▶ _Job_
Look below for the line with "The build123d and", and from there restate every line word for word until the entries end.

[Extracted data entries]
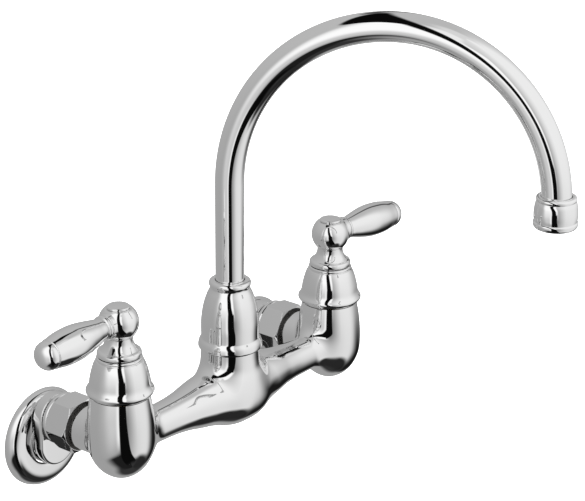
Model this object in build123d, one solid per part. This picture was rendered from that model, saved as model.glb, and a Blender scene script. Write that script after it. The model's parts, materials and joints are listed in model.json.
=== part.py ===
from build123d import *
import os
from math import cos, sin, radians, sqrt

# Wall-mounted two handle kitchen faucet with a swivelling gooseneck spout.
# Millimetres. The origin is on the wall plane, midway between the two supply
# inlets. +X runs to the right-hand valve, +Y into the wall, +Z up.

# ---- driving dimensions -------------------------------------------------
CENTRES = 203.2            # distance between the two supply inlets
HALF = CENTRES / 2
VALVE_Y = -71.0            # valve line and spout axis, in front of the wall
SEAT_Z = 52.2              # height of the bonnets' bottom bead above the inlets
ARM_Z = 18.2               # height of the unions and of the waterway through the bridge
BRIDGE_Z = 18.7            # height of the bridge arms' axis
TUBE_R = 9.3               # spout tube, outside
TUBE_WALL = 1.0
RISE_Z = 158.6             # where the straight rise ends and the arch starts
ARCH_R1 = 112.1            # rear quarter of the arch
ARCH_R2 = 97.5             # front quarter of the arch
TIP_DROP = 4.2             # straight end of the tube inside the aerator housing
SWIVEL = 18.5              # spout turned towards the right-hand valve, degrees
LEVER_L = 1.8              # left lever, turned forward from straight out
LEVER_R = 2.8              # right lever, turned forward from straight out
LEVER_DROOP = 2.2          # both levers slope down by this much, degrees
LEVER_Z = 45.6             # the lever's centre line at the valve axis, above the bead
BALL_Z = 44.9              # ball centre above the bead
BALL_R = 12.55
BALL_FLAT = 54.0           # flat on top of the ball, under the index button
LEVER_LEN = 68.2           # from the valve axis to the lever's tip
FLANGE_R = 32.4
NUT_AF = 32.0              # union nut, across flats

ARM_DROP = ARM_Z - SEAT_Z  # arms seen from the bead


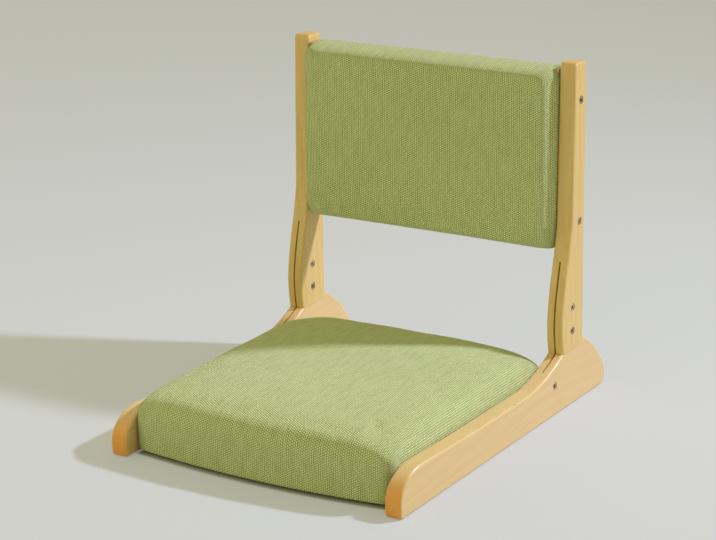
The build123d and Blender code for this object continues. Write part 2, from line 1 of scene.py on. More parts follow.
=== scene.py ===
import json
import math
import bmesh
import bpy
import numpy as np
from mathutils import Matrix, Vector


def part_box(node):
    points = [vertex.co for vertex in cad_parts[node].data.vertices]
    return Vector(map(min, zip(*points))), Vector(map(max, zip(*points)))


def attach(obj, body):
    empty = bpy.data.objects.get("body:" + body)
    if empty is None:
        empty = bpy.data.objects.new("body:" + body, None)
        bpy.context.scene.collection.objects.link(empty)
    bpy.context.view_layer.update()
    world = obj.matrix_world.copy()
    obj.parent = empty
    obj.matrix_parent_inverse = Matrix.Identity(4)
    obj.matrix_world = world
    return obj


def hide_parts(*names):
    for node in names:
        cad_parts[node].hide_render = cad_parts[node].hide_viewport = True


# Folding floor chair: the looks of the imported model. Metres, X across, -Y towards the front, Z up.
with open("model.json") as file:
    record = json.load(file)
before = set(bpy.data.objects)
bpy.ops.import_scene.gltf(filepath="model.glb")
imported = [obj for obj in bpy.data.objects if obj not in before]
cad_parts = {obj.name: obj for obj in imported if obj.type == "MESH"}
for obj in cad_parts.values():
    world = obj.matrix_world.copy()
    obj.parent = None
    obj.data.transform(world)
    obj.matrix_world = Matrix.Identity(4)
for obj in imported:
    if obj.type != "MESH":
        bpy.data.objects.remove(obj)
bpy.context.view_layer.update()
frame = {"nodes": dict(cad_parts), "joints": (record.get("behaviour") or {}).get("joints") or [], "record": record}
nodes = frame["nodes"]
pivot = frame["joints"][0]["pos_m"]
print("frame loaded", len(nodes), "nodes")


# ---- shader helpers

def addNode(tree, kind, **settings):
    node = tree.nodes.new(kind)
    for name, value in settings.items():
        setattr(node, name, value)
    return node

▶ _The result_
The build123d and Blender code for this object continues. Write part 2, from line 1 of scene.py on. More parts follow.
=== scene.py ===
import json
import math
import bmesh
import bpy
import numpy as np
from mathutils import Matrix, Vector


def part_box(node):
    points = [vertex.co for vertex in cad_parts[node].data.vertices]
    return Vector(map(min, zip(*points))), Vector(map(max, zip(*points)))


def attach(obj, body):
    empty = bpy.data.objects.get("body:" + body)
    if empty is None:
        empty = bpy.data.objects.new("body:" + body, None)
        bpy.context.scene.collection.objects.link(empty)
    bpy.context.view_layer.update()
    world = obj.matrix_world.copy()
    obj.parent = empty
    obj.matrix_parent_inverse = Matrix.Identity(4)
    obj.matrix_world = world
    return obj


def hide_parts(*names):
    for node in names:
        cad_parts[node].hide_render = cad_parts[node].hide_viewport = True


# Folding floor chair: the looks of the imported model. Metres, X across, -Y towards the front, Z up.
with open("model.json") as file:
    record = json.load(file)
before = set(bpy.data.objects)
bpy.ops.import_scene.gltf(filepath="model.glb")
imported = [obj for obj in bpy.data.objects if obj not in before]
cad_parts = {obj.name: obj for obj in imported if obj.type == "MESH"}
for obj in cad_parts.values():
    world = obj.matrix_world.copy()
    obj.parent = None
    obj.data.transform(world)
    obj.matrix_world = Matrix.Identity(4)
for obj in imported:
    if obj.type != "MESH":
        bpy.data.objects.remove(obj)
bpy.context.view_layer.update()
frame = {"nodes": dict(cad_parts), "joints": (record.get("behaviour") or {}).get("joints") or [], "record": record}
nodes = frame["nodes"]
pivot = frame["joints"][0]["pos_m"]
print("frame loaded", len(nodes), "nodes")


# ---- shader helpers

def addNode(tree, kind, **settings):
    node = tree.nodes.new(kind)
    for name, value in settings.items():
        setattr(node, name, value)
    return node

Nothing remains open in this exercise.